When should I avoid streaming?
Skip it for very short answers, simple confirmations, and one line instructions. In those cases, showing the full sentence at once usually feels cleaner and faster than making users watch it appear word by word.
What should users see before the first token appears?
Show a small, honest status message if real work happens before text can start. A short note like "Checking billing activity" works better than filler because it tells the user what the system is doing right now.
What makes streaming feel smooth instead of annoying?
A good stream starts quickly, gives useful words early, and keeps a steady pace. If text starts, stalls, and then jumps ahead, people notice the pause and lose confidence.
Can streaming make the experience feel less trustworthy?
Yes. It hurts trust when the model opens with filler, changes its meaning mid sentence, or prints fake progress while the real work waits off screen. Users can tell when motion hides delay instead of showing real progress.
What should I measure before turning streaming on?
Track time to first token and time to final answer for each reply type. Then watch user behavior like repeat prompts, cancels, early exits, interruptions, and follow up questions. Those signals show whether streaming helps or just adds motion.
Does streaming work well on mobile?
Sometimes, but mobile exposes problems fast. Wrapping text, jumping lines, laggy scrolling, and a busy cursor can make the reply harder to read. Test on smaller screens before you turn it on everywhere.

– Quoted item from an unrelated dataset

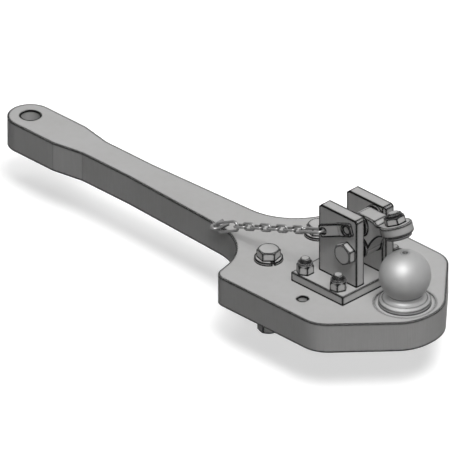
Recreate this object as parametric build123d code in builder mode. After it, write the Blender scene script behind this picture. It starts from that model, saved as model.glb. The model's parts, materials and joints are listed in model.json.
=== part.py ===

How should a support chat use streaming?
Start with a brief sign of work if the system needs to check something, then give the answer as soon as you know it. In billing chat, users want the result first and the explanation after, not a long polite preface.
How do I test streaming without fooling myself?
Run the same flow in two versions: one streamed and one finished at once. Keep the model, prompt, and back end steps the same so only the presentation changes. If streaming lowers cancels or repeat questions, keep it. If not, turn it off for that flow.